I have taught JD to sit and shake which happens to be the cutest. Sometimes I will tell him to sit and he will just automatically shake which is even more cute, and I think he has figured out he gets a whole treat for cuteness. Not accuracy. We are not perfect in this family. He also hides behind me when I am drying my hair, because I am convinced he is convinced the hair dryer is a monster. And if he is behind me it can not get to him. That is true. He likes to dig. And dig more. I do not know what he is digging for, but he is determined something is there. Yes, I will talk about my pup all the time because I love him, and I want to also throw him away 65.3% of the day. He is part alligator, Or shark, Or maybe even whale. He does like the water that is why I did not really go for land animals. Did you know that hippos are really mean? The Memphis zoo had a baby one awhile ago, and I just thought, “Man, I could swim with that little hippo”… and then I watched the animal planet. I realized swimming with hippos should come off of my bucket list immediately.

I am going to transition to serious for a minute or five. A lot of sad things happened this weekend. Stuff that just made me sick. Not like the sick where you got fever or hives or a rash or whatever else there may be. No, just that feeling in the pit of your stomach that makes you sick. My friends are struggling again, people I love died, and MY future plans fell through. Good things happened too, though. Jamie Lynn and Yanna came for the day on Saturday. And we did all the laughing we could. Maybe that was the Lord preparing us for the days ahead. Through everything that has happened these past couple of days I have held on to two things..

1. The Lord is my Shepherd, I have all I need, he leads me beside peaceful streams, he renews my strength, guides me along the right path, even when I walk through the darkest valley I will not be afraid His rod and His staff- they comfort me. He is close beside me. Goodness and unfailing love will pursue (go after) me all..all means all.. the days of my life and I will dwell (to remain, stay) in the house of the Lord forever

2. Though the seasons change, the Lord remains the same. He is still on the throne. He does not leave me, or walk away when it gets hard. He does not bail because He can not pay child support. No. He stays. He stays for it all. Everything may be changing around me, but I can promise you, yes you, my God is the same. Despite the deaths.. despite the living situations, whatever it is. The leaves may be fallin, but the tree is still standing.

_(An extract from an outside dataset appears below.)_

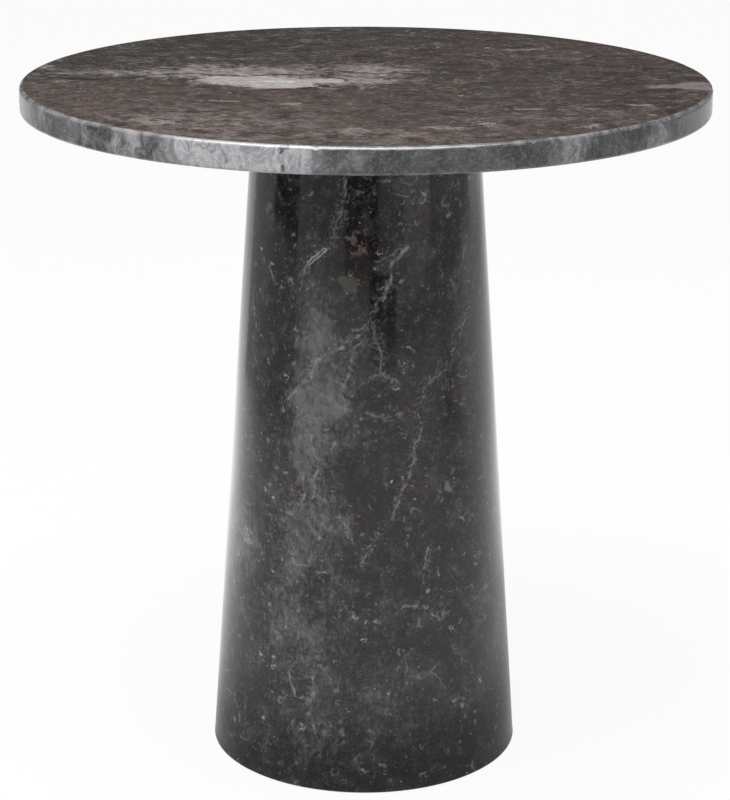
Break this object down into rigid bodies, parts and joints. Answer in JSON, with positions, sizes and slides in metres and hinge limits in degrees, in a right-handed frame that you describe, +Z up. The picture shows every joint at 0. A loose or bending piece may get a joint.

We, as in Moriah House clients, got the news that one our sisters met Jesus Sunday morning. Yeah, we’re family. How could we not be? We did life for months in a place together – through bad, through worse, through good, and through great. We bickered, and we laughed. We did dishes together, mopped the floor, cleaned bathrooms, you know like house things, and studied the word of God. Together. We prayed for one another and we believed for one another. We never left one alone. We stood strong when the other needed us. In my time working as staff there, I never saw another group with the bond that we carried, and I hated it for them. This news has brought some of us together, and as we talk about our friend (because that’s what you do when they’re gone) we just laugh. We laugh at all the things that made us smile, because you know why? We have hope. We know where our Linda is. Yes. I am sad. I cry right now writing this. But I know she is resting in the arms of Jesus.. possibly drinkin a coke. I mean, I do not know if that happens. Maybe she is singing in the choir. I LOVED to sing the old hymns, and she would sing along with me. I would be singing down the hall and I would hear her screaming it from the front. Confession: I was stalking her Facebook earlier, I know do not hold it against me. I came across something that she shared Saturday, and it said, “The greatest privilege God gives to us is the freedom to approach Him at any time.” Now she sits at His feet. Man, oh man, how I love that.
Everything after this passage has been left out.